The temple is located on a plinth, similar to the Rajiv Lochan Temple. The plinth is built out of stone, while the temple itself is a plastered brick structure.

===Mandapa===
The roof of the mandapa is supported by two rows of five pillars each. Corresponding to these, there are five pilasters on each of the side walls, thus making for a total of ten pillars and ten pilasters.

It is quite evident that the pillars and pilasters of the temple are much older than the temple itself, dating to the 7th century CE. These, in all probability, have been brought from the ruins of Sirpur. Due to the presence of two different images of Ganga, Cunningham notes that the ruins of two different temples must have been incorporated, since a temple does not typically have twin representations of Ganga.

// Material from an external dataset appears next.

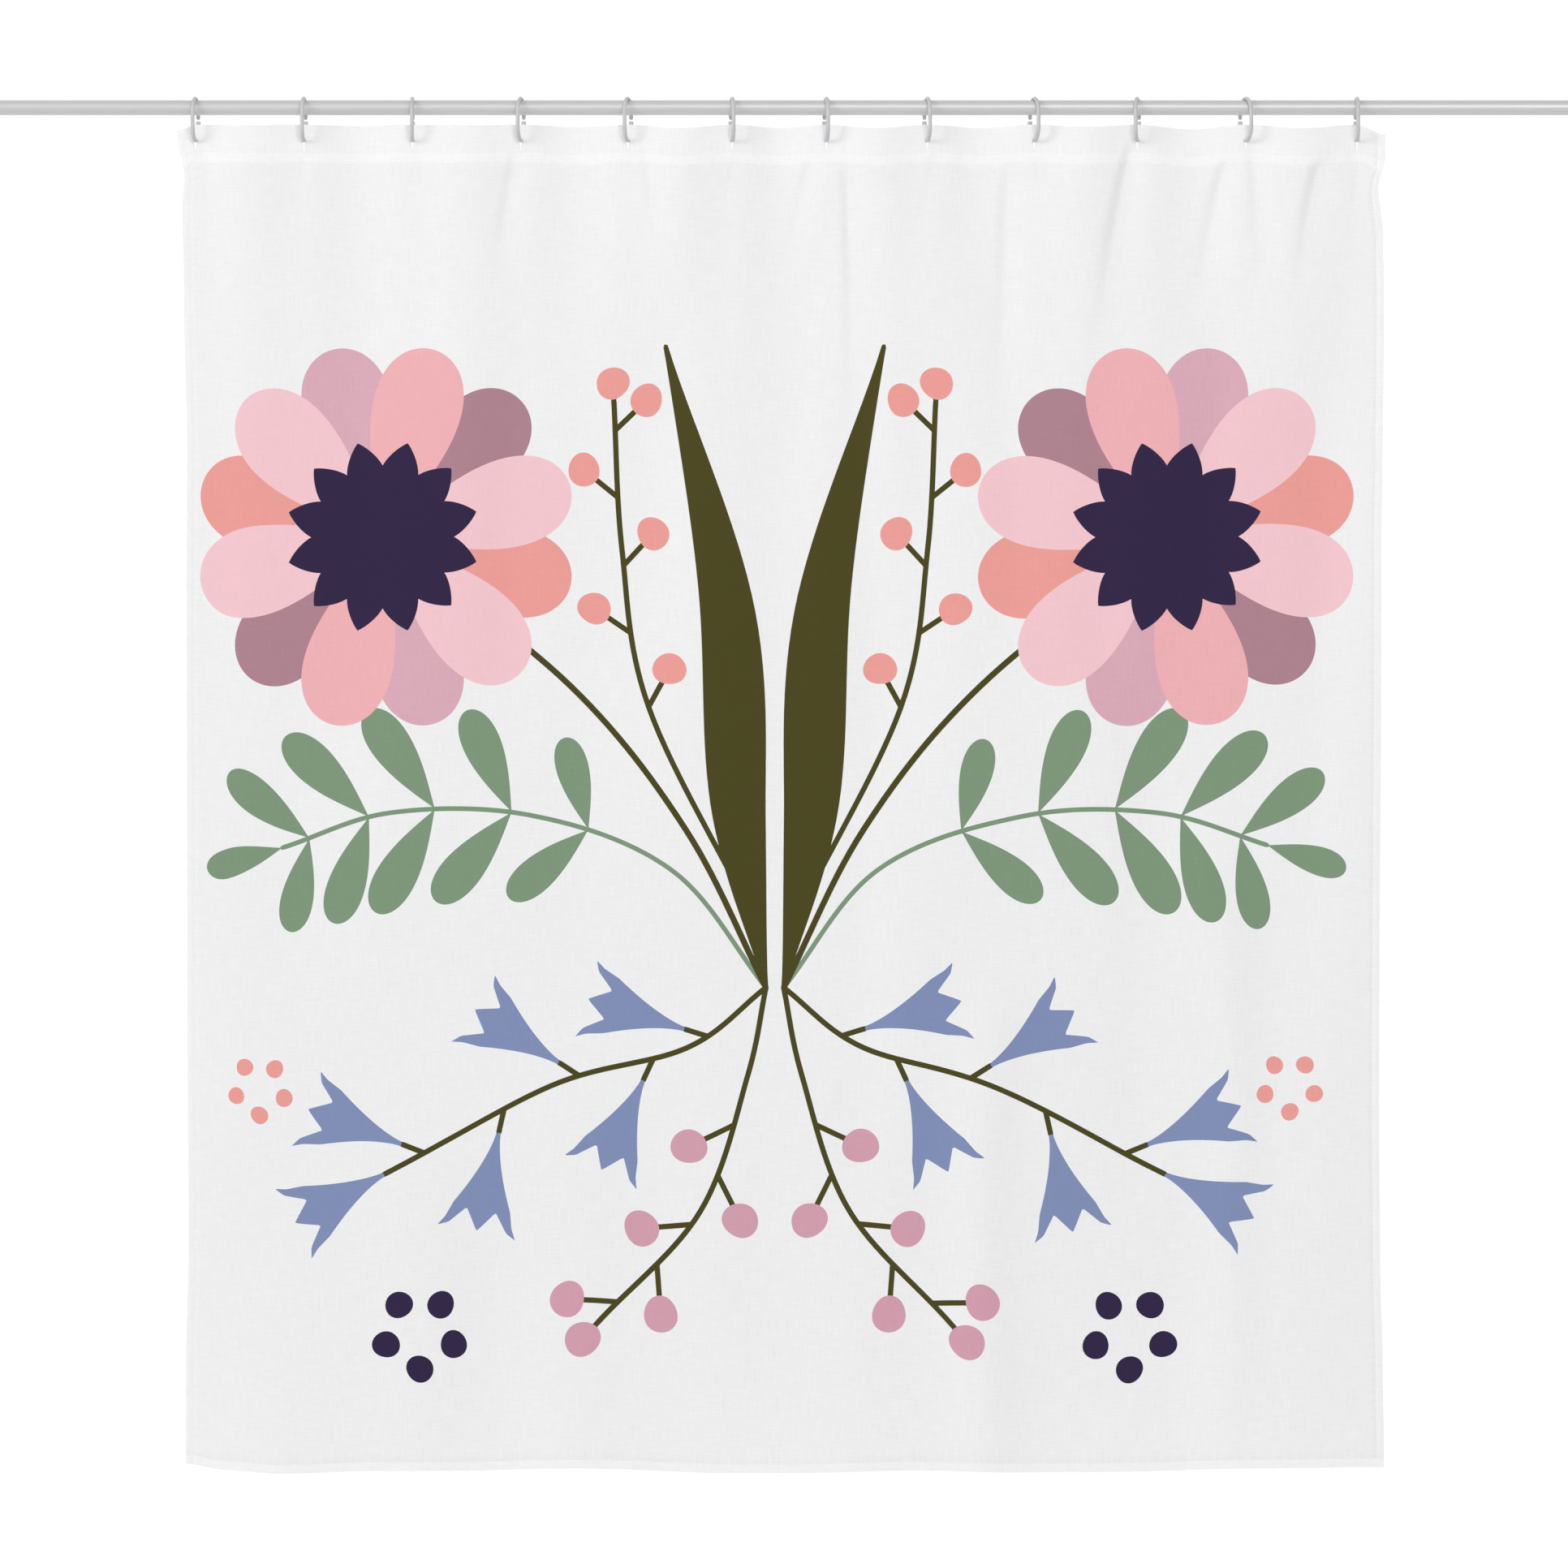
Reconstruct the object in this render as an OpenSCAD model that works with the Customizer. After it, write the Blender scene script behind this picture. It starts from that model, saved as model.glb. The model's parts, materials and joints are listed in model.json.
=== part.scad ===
// Fabric shower curtain on snap rings, hung from a straight rail between two walls.
// Millimetres. X runs along the rail, -Y is the printed front, +Z is up.
// The origin is on the rail's axis, halfway between the walls.

/* [Rail] */
// Distance between the two walls
wall_gap = 2420; // [2300:10:2600]
// Outer diameter of the rail tube
rail_d = 22; // [18:0.5:24]
// Wall thickness of the rail tube
rail_wall = 1.2; // [0.8:0.1:2]

/* [Wall flanges] */
// Diameter of the plate that is screwed to the wall
flange_d = 58; // [54:1:70]
// Thickness of that plate
flange_t = 5; // [4:0.5:8]
// Diameter of the socket that takes the rail
socket_d = 30; // [28:0.5:32]
// Length of the socket, from the wall
socket_len = 26; // [22:1:40]
// Number of wall screws
screw_count = 3; // [2:1:4]
// Diameter of the circle that the wall screws lie on
screw_pcd = 44; // [43:1:48]
// Diameter of each screw hole
screw_hole_d = 4.5; // [3.5:0.5:5]
// Diameter of the grub screw that clamps the rail
grub_d = 4; // [3:0.5:5]

/* [Snap rings] */
// Places of the rings along the rail, from mid-span
ring_x = [-863, -704, -545, -386, -229, -76, 62, 210, 367, 518, 677, 840]; // [-900:1:900]
// Turn of each ring about the vertical, in degrees
ring_yaw = [-7, -4, 1, -10, -12, 6, 7, 10, 15, -9, 19, 1]; // [-20:1:20]
// Diameter of the ring's round section
wire_d = 4.8; // [4:0.2:5]
// Overall depth of a ring, front to back
ring_depth = 48; // [44:1:54]
// Overall height of a ring
ring_h = 67; // [62:1:74]
// Gap between the tips of the open back arm
snap_gap = 2.4; // [1.5:0.1:3]
// Diameter of the cup on the lower tip
cup_d = 6.2; // [5.4:0.2:7]

/* [Cloth] */
// Depth of the cloth's top edge below the rail's axis
cloth_top = 25; // [24.5:0.5:30]
// Depth of the cloth's bottom edge below the rail's axis
cloth_drop = 2002; // [1600:1:2200]
// Cloth past the first ring, to the left side edge
left_margin = 24; // [18:1:40]
// Cloth past the last ring, to the right side edge
right_margin = 42; // [20:1:50]
// Thickness of one layer of cloth
cloth_t = 0.5; // [0.3:0.1:0.8]
// How far the cloth stands out between two rings
fold_bow = 10; // [4:1:18]
// Height of the hem along the top
top_hem = 56; // [50:1:80]
// Height of the hem along the bottom
bottom_hem = 13; // [8:1:40]
// Length of a buttonhole slit
slit_len = 17; // [14:1:20]

/* [Hidden] */
ring_count = len(ring_x);
last = ring_count - 1;
fit_gap = 0.05;
strip_gap = 0.2;
eps = 0.01;
$fn = 64;

// Heights of the ring's parts, from the rail's axis
wire_r = wire_d / 2;
bend_r = (ring_depth - wire_d) / 2;
apex_z = rail_d / 2 + 0.3 + wire_r;
upper_z = apex_z - bend_r;
lower_z = upper_z - (ring_h - ring_depth);
snap_z = (upper_z + lower_z) / 2;
hang_z = lower_z - bend_r;
cup_h = 6;
cup_taper = 3;
apex_gap = 0.4;

// Steps across each strip of cloth
strip_steps = 8;
slit_w = wire_d + 0.8;

function two_digits(i) = i < 9 ? str("0", i + 1) : str(i + 1);
function ring_name(i) = str("ring_", two_digits(i));
function clip_name(i) = str("clip_", two_digits(i));
function ring_cloth_name(i) = str("cloth_at_ring_", two_digits(i));
function fold_cloth_name(i) = str("cloth_fold_", two_digits(i));

// ---- rail and wall flanges ----

module along_x(h, r) {
    rotate([0, 90, 0]) cylinder(h = h, r = r, center = true);
}

module rail_tube() {
    length = wall_gap - 2 * flange_t - 1;
    color("silver") difference() {
        along_x(length, rail_d / 2);
        along_x(length + 1, rail_d / 2 - rail_wall);
    }
}

// A flange with its back on the plane z = 0 and its socket towards +Z
module flange() {
    edge = 2;
    difference() {
        rotate_extrude() polygon([
            [0, 0], [flange_d / 2, 0], [flange_d / 2, flange_t - edge],
            [flange_d / 2 - edge, flange_t], [socket_d / 2 + edge, flange_t],
            [socket_d / 2, flange_t + edge], [socket_d / 2, socket_len - 1],
            [socket_d / 2 - 1, socket_len], [0, socket_len]
        ]);
        translate([0, 0, flange_t]) cylinder(h = socket_len, r = rail_d / 2 + fit_gap);
        for (i = [0 : screw_count - 1]) rotate([0, 0, 360 * i / screw_count])
            translate([screw_pcd / 2, 0, -1]) cylinder(h = flange_t + 2, d = screw_hole_d);
        translate([0, 0, grub_height()]) rotate([0, 90, 0])
            cylinder(h = socket_d, d = grub_d + 2 * fit_gap);
    }
}

function grub_height() = (flange_t + socket_len) / 2 + 1;

// The grub screw of a flange that lies as flange() does
module grub_screw() {
    grub_len = (socket_d - rail_d) / 2;
    translate([rail_d / 2 + fit_gap, 0, grub_height()]) rotate([0, 90, 0]) difference() {
        cylinder(h = grub_len, d = grub_d);
        translate([0, 0, grub_len - 2]) cylinder(h = 3, d = grub_d / 2, $fn = 6);
    }
}

// Stands its child on the left (-1) or right (1) wall, with the child's +X downwards
module on_wall(side) {
    translate([side * wall_gap / 2, 0, 0]) mirror([side > 0 ? 1 : 0, 0, 0])
        rotate([0, 90, 0]) children();
}

module flange_left() {
    color("silver") on_wall(-1) flange();
}

module flange_right() {
    color("silver") on_wall(1) flange();
}

module grub_screw_left() {
    color("dimgray") on_wall(-1) grub_screw();
}

module grub_screw_right() {
    color("dimgray") on_wall(1) grub_screw();
}

// ---- snap rings ----

// An arc of round section in the YZ plane; angles run from +Y towards +Z
module wire_arc(centre_z, from, to) {
    translate([0, 0, centre_z]) rotate([90, 0, 90]) rotate([0, 0, from])
        rotate_extrude(angle = to - from) translate([bend_r, 0]) circle(d = wire_d, $fn = 32);
}

module wire_leg(y, from_z, to_z) {
    translate([0, y, from_z]) cylinder(h = to_z - from_z, d = wire_d, $fn = 32);
}

module place_ring(i) {
    translate([ring_x[i], 0, 0]) rotate([0, 0, ring_yaw[i]]) children();
}

// The whole ring but its springy upper back arm
module ring(i) {
    cup_top = snap_z - snap_gap / 2;
    color("gainsboro") place_ring(i) {
        wire_arc(upper_z, 90, 180);
        wire_leg(-bend_r, lower_z, upper_z);
        wire_arc(lower_z, 180, 360);
        wire_leg(bend_r, lower_z, cup_top - eps);
        translate([0, bend_r, cup_top - cup_h]) cylinder(h = cup_h, d = cup_d, $fn = 32);
        translate([0, bend_r, cup_top - cup_h - cup_taper])
            cylinder(h = cup_taper, d1 = wire_d, d2 = cup_d, $fn = 32);
    }
}

// The upper back arm, which springs outwards to open the ring
module clip(i) {
    tip_z = snap_z + snap_gap / 2 + wire_r;
    color("gainsboro") place_ring(i) {
        wire_arc(upper_z, 0, 90 - apex_gap);
        wire_leg(bend_r, tip_z, upper_z);
        translate([0, bend_r, tip_z]) sphere(d = wire_d, $fn = 32);
    }
}

// ---- cloth ----

// The bay right of ring i is bowed to the front for even i, and to the back for odd i
function bow_side(i) = i % 2 == 0 ? -1 : 1;
function bay_w(i) = ring_x[i + 1] - ring_x[i];
function bay_y(i, x) =
    i < 0 || i >= last ? 0 : bow_side(i) * fold_bow * (1 - cos(360 * (x - ring_x[i]) / bay_w(i))) / 2;
function cloth_y(i, x) = x < ring_x[i] ? bay_y(i - 1, x) : bay_y(i, x);

function strip_left(i) = i == 0 ? ring_x[0] - left_margin : ring_x[i] - bay_w(i - 1) / 4;
function strip_right(i) = i == last ? ring_x[last] + right_margin : ring_x[i] + bay_w(i) / 4;

// A band of cloth from x = a to x = b that follows the bows on both sides of ring i
module band(i, a, b, t, low_z, high_z) {
    xs = [for (s = [0 : strip_steps]) a + (b - a) * s / strip_steps];
    front = [for (x = xs) [x, cloth_y(i, x) - t / 2]];
    back = [for (x = xs) [x, cloth_y(i, x) + t / 2]];
    translate([0, 0, low_z]) linear_extrude(height = high_z - low_z)
        polygon(concat(front, [for (s = [strip_steps : -1 : 0]) back[s]]));
}

// A strip of cloth over its full drop, doubled at the hems
module strip(i, a, b) {
    left = a + strip_gap / 2;
    right = b - strip_gap / 2;
    band(i, left, right, cloth_t, -cloth_drop, -cloth_top);
    band(i, left, right, 2 * cloth_t, -cloth_top - top_hem, -cloth_top);
    band(i, left, right, 2 * cloth_t, -cloth_drop, -cloth_drop + bottom_hem);
}

// The buttonhole, held open by the ring at its top
module slit() {
    half = slit_w / 2;
    translate([0, 10, 0]) rotate([90, 0, 0]) {
        translate([0, hang_z]) cylinder(h = 20, r = half);
        linear_extrude(height = 20) polygon([
            [-half, hang_z], [half, hang_z], [0.3, hang_z - slit_len + half],
            [-0.3, hang_z - slit_len + half]
        ]);
    }
}

module cloth_at_ring(i) {
    color("whitesmoke") difference() {
        strip(i, strip_left(i), strip_right(i));
        translate([ring_x[i], 0, 0]) slit();
    }
}

module cloth_fold(i) {
    color("whitesmoke") strip(i, strip_right(i), strip_left(i + 1));
}

rail_tube();
flange_left();
flange_right();
grub_screw_left();
grub_screw_right();
for (i = [0 : last]) {
    ring(i);
    clip(i);
    cloth_at_ring(i);
}
for (i = [0 : last - 1]) cloth_fold(i);
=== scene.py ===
"""Shower curtain with a printed floral front, on snap rings and a straight rail.

Metres. X runs along the rail, -Y is the printed front, +Z is up.
"""
import json
import math

import bpy
import numpy as np
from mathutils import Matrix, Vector
from mathutils.geometry import delaunay_2d_cdt
from mathutils.kdtree import KDTree


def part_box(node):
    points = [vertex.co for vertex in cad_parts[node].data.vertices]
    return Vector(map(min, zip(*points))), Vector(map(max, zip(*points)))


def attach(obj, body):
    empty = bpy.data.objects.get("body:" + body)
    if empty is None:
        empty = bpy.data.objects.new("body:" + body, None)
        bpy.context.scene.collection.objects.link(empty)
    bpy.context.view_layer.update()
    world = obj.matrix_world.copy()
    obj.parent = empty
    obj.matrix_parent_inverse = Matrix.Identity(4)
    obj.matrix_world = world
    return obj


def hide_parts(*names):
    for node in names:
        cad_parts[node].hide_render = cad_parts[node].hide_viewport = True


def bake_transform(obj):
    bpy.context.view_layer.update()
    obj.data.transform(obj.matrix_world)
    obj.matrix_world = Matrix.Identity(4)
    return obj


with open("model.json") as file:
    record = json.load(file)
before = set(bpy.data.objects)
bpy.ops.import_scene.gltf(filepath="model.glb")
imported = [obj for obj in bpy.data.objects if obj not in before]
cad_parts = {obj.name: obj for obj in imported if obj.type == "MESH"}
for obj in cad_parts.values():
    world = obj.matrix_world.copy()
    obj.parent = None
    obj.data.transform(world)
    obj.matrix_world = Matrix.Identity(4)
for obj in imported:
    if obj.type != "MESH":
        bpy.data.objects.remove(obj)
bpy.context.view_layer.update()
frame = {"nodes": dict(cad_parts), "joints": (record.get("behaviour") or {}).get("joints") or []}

MM = 0.001

# ---------------------------------------------------------------- what the CAD model says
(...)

Four of the pillars have large, monolithic carved figures. Two have female figures, while another also has a female figure holding a branch of a tree. The fourth has a couple, consisting of a male and female figure, with an overhead mango tree containing a monkey.

===Sanctum===
The entrance to the sanctum consists of an earlier doorframe with three sakhas (doorjambs), within a later doorframe with four sakhas. The earlier doorway displays Vakataka influence in its design. The base of its outer doorjambs on the right is a squatting Yaksha, with its counterpart on the left being defaced. The later doorframe is dated to about the 17th century.